### Data excerpt
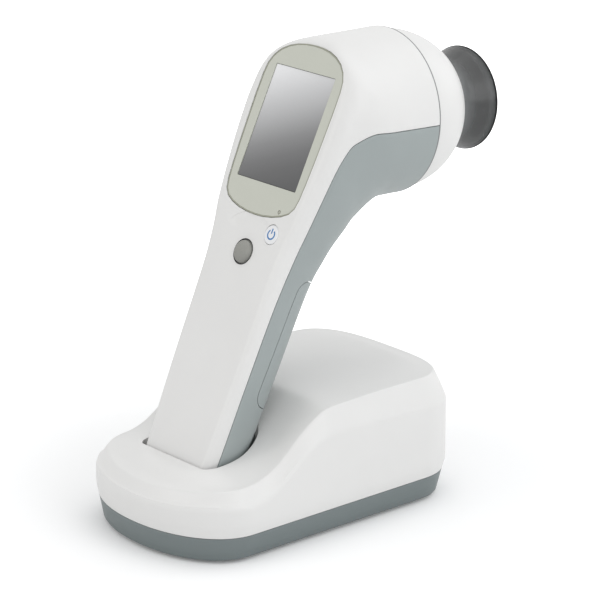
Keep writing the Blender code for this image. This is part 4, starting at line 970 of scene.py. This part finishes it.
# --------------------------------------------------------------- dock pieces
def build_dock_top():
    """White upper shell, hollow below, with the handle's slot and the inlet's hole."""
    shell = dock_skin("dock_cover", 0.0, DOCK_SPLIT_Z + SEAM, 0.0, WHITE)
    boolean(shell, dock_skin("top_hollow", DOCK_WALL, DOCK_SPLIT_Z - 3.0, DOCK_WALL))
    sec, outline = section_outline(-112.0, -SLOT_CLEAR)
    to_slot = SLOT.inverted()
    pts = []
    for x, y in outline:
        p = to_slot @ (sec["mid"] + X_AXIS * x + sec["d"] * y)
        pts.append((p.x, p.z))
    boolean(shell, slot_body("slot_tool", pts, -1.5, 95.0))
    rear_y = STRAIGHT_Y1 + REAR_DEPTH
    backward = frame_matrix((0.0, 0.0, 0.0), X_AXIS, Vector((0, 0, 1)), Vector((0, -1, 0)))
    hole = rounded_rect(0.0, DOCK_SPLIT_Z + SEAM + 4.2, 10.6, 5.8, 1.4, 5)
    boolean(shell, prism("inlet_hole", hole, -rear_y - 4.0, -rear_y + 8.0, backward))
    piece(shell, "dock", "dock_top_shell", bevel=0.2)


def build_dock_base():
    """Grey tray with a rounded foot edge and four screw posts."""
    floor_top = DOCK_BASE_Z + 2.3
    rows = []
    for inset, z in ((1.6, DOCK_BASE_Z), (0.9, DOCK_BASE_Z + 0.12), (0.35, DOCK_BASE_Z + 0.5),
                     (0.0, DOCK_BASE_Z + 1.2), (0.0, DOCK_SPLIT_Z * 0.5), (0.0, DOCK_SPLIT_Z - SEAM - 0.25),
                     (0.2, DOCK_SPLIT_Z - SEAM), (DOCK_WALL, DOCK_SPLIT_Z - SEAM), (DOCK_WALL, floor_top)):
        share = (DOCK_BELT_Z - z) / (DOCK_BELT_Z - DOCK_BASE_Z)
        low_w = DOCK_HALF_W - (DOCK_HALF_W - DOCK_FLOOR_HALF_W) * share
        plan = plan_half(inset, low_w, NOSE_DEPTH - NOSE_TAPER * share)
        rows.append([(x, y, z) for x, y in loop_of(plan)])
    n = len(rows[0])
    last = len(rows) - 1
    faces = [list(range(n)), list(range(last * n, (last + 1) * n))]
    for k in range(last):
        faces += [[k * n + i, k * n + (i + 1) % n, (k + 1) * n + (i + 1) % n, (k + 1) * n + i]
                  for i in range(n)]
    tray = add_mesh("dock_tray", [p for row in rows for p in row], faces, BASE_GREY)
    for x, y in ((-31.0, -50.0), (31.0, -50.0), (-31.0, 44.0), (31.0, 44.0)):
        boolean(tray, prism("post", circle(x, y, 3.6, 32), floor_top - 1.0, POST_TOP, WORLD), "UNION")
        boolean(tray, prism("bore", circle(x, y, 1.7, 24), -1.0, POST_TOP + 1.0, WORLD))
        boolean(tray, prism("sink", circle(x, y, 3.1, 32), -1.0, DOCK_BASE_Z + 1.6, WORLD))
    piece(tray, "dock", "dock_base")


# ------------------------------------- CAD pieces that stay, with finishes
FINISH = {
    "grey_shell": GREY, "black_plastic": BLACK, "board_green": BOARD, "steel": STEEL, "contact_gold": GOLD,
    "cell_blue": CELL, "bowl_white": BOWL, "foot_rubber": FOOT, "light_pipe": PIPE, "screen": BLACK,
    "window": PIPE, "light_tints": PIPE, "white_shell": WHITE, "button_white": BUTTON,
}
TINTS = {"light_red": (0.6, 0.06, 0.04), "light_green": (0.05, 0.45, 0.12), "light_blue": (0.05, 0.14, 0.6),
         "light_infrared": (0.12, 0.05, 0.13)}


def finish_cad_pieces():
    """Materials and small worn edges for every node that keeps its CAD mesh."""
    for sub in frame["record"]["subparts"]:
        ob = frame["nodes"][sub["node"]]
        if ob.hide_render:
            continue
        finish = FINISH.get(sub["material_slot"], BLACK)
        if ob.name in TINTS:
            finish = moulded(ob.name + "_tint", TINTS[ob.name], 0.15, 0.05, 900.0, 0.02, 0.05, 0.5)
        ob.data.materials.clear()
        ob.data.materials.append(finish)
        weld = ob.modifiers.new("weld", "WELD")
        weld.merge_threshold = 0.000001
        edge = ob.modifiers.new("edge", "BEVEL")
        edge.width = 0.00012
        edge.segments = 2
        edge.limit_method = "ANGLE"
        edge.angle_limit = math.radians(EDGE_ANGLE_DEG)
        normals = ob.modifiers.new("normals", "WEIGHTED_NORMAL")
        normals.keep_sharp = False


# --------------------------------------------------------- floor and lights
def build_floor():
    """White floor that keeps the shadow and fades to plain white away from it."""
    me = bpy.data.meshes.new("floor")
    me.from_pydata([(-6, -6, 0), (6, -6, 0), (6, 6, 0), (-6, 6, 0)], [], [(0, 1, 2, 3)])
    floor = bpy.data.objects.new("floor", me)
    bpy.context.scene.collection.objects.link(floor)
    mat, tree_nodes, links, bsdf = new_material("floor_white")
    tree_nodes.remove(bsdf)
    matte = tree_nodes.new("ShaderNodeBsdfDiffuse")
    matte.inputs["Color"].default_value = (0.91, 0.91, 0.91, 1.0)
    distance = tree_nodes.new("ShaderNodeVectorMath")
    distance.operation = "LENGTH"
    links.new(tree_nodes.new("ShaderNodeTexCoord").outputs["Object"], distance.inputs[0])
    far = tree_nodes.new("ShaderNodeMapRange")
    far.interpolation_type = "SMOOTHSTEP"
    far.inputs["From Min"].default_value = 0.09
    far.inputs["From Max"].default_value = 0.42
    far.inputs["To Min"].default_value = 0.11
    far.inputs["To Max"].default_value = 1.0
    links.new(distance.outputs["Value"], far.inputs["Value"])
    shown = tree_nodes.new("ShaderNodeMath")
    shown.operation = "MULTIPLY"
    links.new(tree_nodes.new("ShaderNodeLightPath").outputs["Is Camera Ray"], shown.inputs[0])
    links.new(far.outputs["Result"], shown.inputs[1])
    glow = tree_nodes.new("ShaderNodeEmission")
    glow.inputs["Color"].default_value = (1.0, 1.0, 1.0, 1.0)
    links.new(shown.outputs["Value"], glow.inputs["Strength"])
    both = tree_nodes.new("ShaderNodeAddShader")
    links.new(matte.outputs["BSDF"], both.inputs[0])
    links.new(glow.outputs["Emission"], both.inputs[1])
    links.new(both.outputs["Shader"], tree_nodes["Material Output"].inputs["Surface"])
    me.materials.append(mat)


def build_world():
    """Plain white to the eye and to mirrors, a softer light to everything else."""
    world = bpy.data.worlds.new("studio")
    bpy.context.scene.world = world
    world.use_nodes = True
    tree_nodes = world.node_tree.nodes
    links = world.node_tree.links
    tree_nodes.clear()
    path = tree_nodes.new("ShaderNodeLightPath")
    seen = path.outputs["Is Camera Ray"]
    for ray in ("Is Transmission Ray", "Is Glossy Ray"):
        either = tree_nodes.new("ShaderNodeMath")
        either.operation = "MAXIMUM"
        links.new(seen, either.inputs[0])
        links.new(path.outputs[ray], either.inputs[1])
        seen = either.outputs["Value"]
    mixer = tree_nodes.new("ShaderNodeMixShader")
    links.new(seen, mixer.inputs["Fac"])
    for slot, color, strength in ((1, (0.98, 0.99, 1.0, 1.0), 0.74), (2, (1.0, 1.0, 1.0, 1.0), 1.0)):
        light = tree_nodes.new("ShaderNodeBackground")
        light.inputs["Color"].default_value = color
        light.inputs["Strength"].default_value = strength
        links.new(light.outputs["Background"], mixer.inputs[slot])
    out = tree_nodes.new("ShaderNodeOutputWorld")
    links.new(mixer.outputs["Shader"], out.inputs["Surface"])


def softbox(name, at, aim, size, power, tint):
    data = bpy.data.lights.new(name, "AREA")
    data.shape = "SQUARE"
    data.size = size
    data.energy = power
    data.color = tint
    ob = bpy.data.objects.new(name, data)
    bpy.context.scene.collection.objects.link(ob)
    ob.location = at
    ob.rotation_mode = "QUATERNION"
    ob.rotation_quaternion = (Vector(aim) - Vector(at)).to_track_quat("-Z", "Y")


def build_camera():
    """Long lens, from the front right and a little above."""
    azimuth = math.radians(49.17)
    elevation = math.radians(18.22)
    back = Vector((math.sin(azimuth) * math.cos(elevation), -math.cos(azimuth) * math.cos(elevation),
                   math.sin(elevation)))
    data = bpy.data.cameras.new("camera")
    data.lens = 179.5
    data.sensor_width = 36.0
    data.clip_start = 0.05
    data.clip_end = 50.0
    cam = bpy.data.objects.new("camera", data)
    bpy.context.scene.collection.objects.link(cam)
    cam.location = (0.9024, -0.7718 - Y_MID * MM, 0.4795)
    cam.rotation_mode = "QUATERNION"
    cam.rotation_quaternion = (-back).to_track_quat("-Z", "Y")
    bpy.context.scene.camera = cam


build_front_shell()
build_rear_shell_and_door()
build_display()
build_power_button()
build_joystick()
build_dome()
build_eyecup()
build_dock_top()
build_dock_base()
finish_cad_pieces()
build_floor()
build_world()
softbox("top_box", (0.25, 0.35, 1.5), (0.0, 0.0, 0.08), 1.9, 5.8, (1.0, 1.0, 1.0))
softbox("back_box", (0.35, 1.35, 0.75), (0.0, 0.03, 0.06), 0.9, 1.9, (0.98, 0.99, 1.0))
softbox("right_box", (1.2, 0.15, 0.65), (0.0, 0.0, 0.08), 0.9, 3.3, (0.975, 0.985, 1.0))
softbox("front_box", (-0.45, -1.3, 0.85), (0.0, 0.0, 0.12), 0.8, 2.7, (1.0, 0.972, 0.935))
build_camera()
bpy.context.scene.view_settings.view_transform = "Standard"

### Required work
From the listing, copy every line where the string "finishes" appears.

### Result of this exercise
Keep writing the Blender code for this image. This is part 4, starting at line 970 of scene.py. This part finishes it.
# ------------------------------------- CAD pieces that stay, with finishes